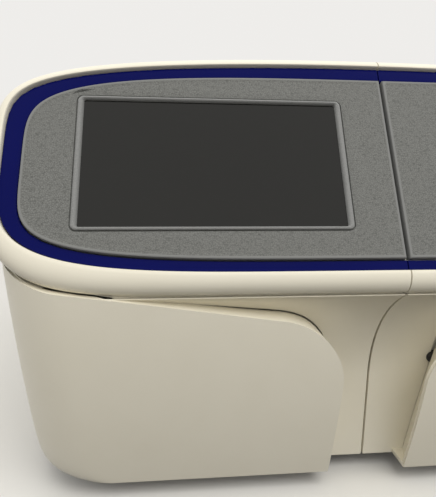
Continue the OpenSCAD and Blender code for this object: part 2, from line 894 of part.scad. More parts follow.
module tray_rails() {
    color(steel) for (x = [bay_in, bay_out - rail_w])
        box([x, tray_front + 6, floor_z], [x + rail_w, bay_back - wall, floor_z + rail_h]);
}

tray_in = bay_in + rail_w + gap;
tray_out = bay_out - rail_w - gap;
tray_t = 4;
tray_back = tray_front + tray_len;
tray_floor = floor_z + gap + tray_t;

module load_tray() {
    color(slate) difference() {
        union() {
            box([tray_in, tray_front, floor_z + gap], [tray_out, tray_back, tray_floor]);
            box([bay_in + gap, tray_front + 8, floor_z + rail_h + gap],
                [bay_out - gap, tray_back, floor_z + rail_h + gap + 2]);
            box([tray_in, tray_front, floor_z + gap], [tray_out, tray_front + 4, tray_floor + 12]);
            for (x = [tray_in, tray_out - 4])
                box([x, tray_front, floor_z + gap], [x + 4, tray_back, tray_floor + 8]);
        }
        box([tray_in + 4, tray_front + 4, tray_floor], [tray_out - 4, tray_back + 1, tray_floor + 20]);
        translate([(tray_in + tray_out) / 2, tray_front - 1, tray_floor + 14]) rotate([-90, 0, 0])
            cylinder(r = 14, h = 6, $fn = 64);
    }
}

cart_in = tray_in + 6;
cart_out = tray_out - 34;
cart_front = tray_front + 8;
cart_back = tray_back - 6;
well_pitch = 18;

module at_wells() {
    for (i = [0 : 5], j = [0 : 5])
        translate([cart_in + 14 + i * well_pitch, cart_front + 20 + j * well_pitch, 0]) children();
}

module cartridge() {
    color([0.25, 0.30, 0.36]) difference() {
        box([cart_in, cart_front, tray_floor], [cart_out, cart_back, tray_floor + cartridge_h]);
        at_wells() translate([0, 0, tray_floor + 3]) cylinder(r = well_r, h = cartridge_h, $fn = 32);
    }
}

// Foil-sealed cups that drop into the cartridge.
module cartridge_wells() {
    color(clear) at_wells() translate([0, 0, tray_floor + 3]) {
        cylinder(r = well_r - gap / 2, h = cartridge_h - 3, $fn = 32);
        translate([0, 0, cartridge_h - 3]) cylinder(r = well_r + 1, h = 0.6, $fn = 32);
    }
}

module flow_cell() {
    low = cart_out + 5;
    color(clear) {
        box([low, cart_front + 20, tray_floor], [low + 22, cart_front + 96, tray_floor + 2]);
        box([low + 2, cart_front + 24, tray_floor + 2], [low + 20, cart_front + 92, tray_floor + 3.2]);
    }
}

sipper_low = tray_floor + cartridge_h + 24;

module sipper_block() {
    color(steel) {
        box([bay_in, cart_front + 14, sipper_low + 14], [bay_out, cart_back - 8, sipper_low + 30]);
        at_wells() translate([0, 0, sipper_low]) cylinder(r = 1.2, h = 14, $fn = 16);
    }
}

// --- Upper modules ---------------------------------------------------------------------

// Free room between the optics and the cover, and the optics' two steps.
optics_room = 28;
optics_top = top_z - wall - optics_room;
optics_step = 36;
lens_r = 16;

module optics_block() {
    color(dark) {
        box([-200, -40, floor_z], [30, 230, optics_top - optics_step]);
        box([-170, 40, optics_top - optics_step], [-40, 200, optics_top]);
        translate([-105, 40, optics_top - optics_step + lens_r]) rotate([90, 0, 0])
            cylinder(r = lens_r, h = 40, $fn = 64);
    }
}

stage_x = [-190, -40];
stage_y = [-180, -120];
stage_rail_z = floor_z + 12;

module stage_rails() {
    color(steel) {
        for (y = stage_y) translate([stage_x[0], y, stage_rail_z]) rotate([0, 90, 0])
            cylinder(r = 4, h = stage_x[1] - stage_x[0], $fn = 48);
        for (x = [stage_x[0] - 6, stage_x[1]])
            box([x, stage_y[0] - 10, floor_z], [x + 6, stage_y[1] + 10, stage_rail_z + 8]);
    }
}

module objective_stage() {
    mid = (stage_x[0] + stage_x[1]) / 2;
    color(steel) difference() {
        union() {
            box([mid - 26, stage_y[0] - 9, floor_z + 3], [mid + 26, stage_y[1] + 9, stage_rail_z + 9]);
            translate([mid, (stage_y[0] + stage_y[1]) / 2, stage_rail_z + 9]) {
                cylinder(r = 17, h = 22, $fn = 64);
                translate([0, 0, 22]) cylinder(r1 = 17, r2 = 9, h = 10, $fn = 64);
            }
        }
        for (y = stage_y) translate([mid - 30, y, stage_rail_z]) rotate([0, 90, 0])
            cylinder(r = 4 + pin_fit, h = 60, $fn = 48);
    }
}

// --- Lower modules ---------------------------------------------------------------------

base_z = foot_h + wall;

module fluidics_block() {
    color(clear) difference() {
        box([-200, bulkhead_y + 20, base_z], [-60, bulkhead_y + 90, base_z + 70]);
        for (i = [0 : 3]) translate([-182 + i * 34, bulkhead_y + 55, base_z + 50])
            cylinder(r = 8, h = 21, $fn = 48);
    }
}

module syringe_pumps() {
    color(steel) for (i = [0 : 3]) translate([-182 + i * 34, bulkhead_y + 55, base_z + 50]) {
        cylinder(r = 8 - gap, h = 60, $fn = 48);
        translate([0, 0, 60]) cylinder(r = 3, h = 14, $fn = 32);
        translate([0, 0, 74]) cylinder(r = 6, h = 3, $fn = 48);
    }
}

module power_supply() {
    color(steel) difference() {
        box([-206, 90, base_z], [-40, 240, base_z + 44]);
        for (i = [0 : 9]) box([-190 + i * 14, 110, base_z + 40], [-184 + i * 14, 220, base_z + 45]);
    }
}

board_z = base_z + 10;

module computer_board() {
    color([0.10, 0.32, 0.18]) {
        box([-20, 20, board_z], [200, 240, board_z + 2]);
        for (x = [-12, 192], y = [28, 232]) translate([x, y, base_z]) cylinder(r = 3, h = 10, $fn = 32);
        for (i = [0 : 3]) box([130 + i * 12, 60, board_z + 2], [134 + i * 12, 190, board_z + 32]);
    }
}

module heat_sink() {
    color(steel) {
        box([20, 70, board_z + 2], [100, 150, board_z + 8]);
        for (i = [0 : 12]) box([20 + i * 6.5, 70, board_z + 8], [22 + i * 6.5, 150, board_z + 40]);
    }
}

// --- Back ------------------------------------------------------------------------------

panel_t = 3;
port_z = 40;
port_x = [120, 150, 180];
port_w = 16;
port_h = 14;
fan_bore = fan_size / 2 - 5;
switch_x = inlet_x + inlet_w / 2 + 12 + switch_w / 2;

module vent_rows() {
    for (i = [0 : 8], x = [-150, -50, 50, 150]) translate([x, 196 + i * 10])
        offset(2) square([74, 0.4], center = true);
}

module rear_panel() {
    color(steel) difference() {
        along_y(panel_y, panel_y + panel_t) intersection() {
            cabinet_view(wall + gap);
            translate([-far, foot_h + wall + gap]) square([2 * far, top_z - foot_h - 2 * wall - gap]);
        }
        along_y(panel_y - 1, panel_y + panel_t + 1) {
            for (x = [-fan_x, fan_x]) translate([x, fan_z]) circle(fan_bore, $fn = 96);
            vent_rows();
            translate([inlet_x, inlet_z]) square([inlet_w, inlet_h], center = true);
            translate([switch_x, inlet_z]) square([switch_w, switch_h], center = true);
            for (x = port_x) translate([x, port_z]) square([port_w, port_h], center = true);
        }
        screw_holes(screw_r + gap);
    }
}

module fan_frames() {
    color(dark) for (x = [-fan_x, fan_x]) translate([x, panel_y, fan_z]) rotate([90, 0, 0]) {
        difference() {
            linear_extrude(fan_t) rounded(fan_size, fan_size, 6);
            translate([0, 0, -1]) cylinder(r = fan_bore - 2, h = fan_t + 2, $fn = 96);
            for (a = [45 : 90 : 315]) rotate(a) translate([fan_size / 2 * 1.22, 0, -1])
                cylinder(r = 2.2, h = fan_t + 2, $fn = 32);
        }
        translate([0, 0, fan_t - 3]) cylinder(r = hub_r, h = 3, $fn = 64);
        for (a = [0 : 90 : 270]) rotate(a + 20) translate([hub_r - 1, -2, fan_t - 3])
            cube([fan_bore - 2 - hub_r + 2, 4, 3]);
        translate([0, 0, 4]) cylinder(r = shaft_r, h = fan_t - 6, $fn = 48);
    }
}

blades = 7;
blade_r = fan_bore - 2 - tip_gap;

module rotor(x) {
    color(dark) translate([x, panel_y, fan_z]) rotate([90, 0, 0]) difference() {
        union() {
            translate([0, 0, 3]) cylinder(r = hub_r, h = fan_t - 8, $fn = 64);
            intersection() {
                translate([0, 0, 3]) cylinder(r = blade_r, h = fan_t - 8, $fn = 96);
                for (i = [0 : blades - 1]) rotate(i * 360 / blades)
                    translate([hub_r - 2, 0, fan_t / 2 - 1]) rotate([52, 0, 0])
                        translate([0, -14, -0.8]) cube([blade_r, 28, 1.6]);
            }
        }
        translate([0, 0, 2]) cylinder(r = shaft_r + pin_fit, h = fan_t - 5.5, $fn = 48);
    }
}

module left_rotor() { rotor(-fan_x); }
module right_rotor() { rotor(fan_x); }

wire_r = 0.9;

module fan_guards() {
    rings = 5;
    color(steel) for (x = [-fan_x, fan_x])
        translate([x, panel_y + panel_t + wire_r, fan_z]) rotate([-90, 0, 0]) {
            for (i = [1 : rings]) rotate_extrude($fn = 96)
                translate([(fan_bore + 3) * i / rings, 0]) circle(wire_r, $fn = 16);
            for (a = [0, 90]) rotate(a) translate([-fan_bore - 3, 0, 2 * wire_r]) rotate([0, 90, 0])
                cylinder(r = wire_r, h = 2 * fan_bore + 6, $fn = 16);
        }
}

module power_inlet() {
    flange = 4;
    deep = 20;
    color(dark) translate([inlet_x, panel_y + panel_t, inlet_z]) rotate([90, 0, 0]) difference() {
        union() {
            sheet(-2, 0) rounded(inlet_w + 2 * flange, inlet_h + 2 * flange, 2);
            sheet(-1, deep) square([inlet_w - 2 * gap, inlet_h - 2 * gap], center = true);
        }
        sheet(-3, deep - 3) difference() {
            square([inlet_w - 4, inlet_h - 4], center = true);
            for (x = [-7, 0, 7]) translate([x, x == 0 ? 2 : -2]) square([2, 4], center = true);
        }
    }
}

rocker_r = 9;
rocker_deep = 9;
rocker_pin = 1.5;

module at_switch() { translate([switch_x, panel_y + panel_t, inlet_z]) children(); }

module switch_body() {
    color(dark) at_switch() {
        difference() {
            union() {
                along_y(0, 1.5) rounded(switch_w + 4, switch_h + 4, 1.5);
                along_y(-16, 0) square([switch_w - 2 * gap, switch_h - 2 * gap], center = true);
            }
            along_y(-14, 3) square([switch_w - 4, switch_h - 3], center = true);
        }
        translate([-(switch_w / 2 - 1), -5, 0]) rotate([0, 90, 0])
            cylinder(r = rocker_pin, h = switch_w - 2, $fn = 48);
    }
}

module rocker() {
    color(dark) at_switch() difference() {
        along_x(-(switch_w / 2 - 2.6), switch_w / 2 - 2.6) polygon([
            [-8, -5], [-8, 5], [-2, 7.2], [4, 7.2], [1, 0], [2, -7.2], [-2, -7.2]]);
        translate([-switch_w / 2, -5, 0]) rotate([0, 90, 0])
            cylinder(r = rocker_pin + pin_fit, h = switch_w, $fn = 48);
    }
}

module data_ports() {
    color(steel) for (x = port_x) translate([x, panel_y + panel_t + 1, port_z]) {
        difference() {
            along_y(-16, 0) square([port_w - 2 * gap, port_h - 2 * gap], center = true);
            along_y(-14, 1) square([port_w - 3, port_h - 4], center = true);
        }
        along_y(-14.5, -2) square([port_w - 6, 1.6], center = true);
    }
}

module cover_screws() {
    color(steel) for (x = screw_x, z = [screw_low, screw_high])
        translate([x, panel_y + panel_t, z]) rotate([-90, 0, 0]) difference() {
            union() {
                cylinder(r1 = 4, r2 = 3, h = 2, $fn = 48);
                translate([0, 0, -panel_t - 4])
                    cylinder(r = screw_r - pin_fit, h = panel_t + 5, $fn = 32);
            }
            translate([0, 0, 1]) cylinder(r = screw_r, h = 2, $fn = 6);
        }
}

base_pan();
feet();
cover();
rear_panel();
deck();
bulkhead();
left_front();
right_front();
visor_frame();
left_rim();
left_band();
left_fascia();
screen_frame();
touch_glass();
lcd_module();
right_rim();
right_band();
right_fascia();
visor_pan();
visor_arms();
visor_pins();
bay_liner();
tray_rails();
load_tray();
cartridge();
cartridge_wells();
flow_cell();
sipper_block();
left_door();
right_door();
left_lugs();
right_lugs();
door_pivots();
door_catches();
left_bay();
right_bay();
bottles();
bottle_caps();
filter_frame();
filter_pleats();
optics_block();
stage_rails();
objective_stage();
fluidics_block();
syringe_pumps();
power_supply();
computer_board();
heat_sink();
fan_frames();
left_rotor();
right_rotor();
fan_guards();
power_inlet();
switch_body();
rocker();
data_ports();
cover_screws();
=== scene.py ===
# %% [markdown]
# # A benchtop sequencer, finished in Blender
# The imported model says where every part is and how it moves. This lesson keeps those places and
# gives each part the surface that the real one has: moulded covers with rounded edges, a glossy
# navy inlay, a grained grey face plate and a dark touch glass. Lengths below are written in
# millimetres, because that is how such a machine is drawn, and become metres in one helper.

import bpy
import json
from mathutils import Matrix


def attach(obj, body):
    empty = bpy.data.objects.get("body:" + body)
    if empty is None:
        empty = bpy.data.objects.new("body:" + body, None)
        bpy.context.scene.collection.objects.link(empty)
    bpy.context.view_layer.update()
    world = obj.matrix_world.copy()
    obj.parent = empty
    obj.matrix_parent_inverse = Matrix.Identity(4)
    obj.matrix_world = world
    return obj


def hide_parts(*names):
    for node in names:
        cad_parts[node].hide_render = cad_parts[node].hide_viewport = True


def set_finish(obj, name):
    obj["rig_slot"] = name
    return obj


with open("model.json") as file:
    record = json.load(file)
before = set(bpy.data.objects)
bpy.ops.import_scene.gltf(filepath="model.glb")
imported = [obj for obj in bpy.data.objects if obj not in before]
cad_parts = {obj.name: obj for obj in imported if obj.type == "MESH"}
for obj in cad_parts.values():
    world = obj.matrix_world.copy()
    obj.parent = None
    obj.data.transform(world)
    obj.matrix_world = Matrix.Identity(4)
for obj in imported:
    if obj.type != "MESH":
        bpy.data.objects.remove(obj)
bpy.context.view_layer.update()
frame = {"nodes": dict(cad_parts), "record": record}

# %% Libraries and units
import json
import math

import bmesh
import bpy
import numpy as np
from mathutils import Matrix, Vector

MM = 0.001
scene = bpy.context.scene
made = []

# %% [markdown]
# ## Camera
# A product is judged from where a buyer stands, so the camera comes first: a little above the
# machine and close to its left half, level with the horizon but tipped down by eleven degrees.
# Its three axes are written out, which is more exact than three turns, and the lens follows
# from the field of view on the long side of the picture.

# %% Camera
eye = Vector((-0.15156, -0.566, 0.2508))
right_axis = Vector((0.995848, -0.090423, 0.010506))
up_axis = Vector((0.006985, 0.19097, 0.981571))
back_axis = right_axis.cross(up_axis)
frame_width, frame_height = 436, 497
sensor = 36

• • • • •

• _Problem_: Search the listing above for the string "type". Copy every line that contains it.

• _Exercise response_:
cad_parts = {obj.name: obj for obj in imported if obj.type == "MESH"}
    if obj.type != "MESH":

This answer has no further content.